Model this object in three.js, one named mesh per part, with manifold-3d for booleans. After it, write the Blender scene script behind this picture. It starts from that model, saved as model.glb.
==
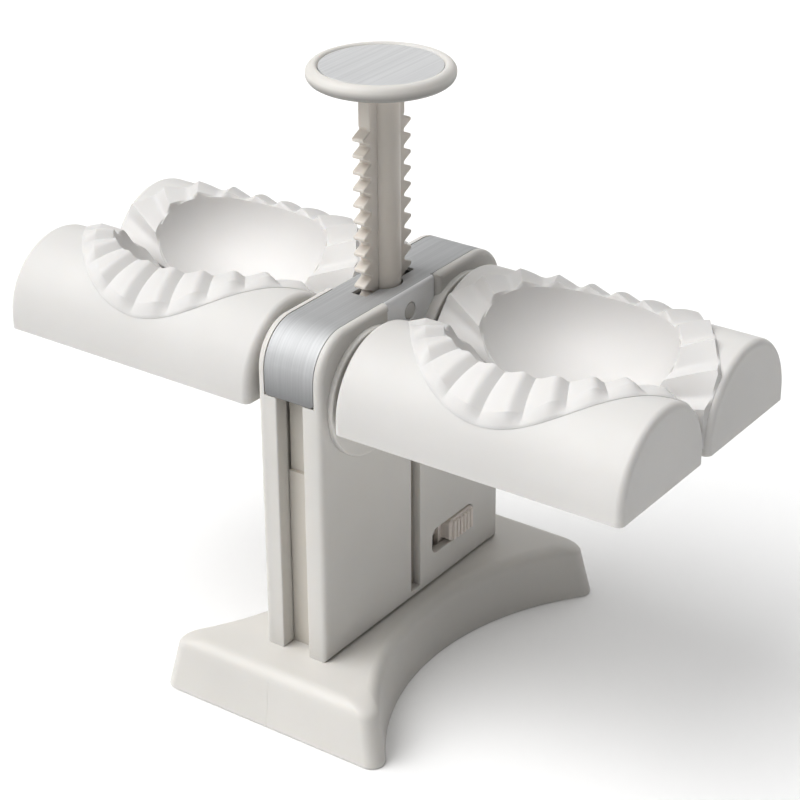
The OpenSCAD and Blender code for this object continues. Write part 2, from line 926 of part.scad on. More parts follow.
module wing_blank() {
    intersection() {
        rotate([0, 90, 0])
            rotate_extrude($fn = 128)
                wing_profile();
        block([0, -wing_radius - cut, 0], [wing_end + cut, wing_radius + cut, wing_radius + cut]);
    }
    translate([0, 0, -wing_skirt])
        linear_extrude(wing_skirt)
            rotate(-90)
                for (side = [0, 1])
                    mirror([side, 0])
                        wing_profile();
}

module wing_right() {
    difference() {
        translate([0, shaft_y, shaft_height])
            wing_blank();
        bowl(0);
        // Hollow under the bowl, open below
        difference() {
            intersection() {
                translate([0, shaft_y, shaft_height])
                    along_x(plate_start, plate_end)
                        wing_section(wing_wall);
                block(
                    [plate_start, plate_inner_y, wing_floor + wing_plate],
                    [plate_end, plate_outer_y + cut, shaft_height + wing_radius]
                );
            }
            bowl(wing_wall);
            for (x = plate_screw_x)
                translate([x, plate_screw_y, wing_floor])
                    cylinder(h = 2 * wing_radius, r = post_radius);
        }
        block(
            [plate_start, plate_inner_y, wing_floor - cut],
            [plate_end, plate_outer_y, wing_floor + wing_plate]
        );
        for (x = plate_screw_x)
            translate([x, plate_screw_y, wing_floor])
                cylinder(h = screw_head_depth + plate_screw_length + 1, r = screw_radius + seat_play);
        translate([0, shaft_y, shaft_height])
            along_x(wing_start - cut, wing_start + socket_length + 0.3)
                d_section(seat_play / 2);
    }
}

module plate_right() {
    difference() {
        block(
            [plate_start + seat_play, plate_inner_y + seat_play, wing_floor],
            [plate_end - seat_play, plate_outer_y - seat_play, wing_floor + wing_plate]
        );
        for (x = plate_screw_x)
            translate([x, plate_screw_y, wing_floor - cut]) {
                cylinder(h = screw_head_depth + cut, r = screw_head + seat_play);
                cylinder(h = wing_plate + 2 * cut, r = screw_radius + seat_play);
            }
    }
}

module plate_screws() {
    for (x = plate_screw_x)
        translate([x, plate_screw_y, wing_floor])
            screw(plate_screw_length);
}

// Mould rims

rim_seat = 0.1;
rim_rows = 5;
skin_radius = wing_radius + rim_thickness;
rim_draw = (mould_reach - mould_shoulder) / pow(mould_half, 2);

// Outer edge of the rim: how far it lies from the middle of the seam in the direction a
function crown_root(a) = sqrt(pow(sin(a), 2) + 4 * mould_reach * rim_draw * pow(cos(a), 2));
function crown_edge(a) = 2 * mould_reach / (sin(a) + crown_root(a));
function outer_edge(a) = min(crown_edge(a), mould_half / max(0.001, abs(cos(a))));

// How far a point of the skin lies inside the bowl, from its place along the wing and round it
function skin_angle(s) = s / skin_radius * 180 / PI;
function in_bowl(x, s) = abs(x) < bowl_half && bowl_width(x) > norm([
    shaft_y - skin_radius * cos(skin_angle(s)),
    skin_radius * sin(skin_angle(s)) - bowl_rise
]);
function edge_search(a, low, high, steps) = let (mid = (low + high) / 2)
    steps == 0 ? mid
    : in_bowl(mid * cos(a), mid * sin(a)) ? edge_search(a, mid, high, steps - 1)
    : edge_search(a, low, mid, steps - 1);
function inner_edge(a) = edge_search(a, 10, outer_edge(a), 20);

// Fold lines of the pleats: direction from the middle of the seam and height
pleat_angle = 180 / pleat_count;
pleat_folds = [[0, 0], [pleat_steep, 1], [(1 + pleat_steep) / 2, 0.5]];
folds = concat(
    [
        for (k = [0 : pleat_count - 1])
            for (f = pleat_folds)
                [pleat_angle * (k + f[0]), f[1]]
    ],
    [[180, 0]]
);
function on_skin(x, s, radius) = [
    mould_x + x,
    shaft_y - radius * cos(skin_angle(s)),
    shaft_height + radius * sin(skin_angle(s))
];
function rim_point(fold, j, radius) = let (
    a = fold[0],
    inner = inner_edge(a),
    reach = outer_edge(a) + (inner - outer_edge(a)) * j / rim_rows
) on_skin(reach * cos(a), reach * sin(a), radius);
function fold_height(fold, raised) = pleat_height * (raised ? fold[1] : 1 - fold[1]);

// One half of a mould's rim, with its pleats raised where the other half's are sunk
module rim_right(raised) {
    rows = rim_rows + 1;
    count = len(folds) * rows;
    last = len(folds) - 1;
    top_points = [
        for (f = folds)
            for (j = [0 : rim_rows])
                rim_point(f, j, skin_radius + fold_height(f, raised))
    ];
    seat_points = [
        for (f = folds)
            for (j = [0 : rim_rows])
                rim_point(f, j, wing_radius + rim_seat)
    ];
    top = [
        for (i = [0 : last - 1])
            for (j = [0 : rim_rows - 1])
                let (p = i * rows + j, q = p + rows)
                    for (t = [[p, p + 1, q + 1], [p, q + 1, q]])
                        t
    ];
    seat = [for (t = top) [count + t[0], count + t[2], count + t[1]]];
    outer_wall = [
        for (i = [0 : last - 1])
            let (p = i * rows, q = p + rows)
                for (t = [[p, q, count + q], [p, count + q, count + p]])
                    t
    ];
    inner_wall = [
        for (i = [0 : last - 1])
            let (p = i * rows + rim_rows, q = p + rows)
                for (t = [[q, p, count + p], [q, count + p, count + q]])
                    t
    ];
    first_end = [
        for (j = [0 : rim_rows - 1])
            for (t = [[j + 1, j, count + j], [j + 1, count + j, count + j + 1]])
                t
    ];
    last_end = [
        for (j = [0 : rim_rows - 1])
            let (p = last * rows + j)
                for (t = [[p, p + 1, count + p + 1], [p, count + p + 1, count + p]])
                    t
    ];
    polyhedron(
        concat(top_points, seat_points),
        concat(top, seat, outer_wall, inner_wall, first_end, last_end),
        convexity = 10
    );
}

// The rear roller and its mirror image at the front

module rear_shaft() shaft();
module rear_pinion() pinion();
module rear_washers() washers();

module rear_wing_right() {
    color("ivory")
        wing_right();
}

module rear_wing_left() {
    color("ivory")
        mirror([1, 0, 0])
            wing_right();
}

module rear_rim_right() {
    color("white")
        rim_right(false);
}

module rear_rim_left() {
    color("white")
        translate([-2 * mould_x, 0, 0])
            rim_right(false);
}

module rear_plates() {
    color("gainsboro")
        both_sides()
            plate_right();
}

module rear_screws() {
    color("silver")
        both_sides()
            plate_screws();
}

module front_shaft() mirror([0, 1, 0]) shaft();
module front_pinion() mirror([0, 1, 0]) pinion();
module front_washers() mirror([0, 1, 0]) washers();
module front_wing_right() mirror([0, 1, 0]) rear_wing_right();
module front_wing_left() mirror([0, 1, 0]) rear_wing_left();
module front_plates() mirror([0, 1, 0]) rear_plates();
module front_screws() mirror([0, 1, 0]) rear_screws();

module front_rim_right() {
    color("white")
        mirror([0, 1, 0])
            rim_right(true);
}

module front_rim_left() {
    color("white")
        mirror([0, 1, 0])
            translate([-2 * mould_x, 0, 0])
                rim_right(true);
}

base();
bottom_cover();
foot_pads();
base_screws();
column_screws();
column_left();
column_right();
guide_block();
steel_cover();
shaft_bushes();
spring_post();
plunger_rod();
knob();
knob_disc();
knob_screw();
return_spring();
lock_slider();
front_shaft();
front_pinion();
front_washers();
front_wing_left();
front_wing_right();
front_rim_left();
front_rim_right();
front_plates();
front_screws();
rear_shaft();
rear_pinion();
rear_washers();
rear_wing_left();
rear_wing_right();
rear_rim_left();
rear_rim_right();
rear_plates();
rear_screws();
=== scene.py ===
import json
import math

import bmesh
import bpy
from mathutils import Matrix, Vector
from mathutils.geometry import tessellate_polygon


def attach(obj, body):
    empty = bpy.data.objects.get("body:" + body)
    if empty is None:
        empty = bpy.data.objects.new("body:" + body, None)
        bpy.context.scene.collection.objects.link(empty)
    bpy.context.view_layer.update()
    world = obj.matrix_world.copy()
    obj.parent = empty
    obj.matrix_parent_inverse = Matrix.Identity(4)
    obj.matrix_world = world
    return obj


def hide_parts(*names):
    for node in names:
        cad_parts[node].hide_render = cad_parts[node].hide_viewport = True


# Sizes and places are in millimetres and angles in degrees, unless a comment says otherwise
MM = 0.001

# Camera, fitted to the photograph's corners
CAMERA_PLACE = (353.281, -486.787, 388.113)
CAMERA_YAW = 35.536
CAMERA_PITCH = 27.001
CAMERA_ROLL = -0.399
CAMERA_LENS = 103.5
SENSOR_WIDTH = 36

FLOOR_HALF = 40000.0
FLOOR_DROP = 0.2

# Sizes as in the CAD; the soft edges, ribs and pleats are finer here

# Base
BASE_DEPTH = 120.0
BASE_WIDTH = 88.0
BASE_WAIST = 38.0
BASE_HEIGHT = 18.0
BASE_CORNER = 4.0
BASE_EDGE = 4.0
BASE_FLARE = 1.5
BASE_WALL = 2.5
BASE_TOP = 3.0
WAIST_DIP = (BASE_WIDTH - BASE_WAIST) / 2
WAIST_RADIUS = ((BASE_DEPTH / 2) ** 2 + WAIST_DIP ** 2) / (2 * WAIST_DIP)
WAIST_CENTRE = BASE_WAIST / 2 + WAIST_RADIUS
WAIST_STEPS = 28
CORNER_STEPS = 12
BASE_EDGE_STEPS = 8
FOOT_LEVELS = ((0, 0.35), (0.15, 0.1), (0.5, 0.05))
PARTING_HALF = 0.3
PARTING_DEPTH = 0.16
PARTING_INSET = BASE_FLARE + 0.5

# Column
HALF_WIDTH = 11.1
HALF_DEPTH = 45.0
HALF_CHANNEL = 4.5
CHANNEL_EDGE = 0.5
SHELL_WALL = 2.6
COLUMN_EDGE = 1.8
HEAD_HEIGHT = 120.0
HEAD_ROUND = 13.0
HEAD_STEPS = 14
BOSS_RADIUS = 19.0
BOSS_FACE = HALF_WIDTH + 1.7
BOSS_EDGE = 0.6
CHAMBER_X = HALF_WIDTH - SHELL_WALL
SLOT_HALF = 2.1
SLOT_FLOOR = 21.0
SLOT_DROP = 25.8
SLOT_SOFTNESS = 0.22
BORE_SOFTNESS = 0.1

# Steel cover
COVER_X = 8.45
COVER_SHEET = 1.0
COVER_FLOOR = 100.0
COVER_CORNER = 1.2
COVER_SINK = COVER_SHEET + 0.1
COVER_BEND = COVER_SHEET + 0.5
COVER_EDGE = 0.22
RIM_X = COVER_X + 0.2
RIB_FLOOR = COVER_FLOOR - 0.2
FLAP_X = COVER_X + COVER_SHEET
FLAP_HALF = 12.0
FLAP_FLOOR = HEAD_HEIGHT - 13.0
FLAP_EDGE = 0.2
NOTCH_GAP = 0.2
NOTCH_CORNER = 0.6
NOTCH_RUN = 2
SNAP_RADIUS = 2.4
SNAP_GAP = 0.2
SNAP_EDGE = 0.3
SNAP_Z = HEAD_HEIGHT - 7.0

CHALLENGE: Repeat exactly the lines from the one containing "front_rim_right();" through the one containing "SENSOR_WIDTH = 36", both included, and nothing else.

RESULT OF THE EXERCISE:
front_rim_right();
front_plates();
front_screws();
rear_shaft();
rear_pinion();
rear_washers();
rear_wing_left();
rear_wing_right();
rear_rim_left();
rear_rim_right();
rear_plates();
rear_screws();
=== scene.py ===
import json
import math

import bmesh
import bpy
from mathutils import Matrix, Vector
from mathutils.geometry import tessellate_polygon


def attach(obj, body):
    empty = bpy.data.objects.get("body:" + body)
    if empty is None:
        empty = bpy.data.objects.new("body:" + body, None)
        bpy.context.scene.collection.objects.link(empty)
    bpy.context.view_layer.update()
    world = obj.matrix_world.copy()
    obj.parent = empty
    obj.matrix_parent_inverse = Matrix.Identity(4)
    obj.matrix_world = world
    return obj


def hide_parts(*names):
    for node in names:
        cad_parts[node].hide_render = cad_parts[node].hide_viewport = True


# Sizes and places are in millimetres and angles in degrees, unless a comment says otherwise
MM = 0.001

# Camera, fitted to the photograph's corners
CAMERA_PLACE = (353.281, -486.787, 388.113)
CAMERA_YAW = 35.536
CAMERA_PITCH = 27.001
CAMERA_ROLL = -0.399
CAMERA_LENS = 103.5
SENSOR_WIDTH = 36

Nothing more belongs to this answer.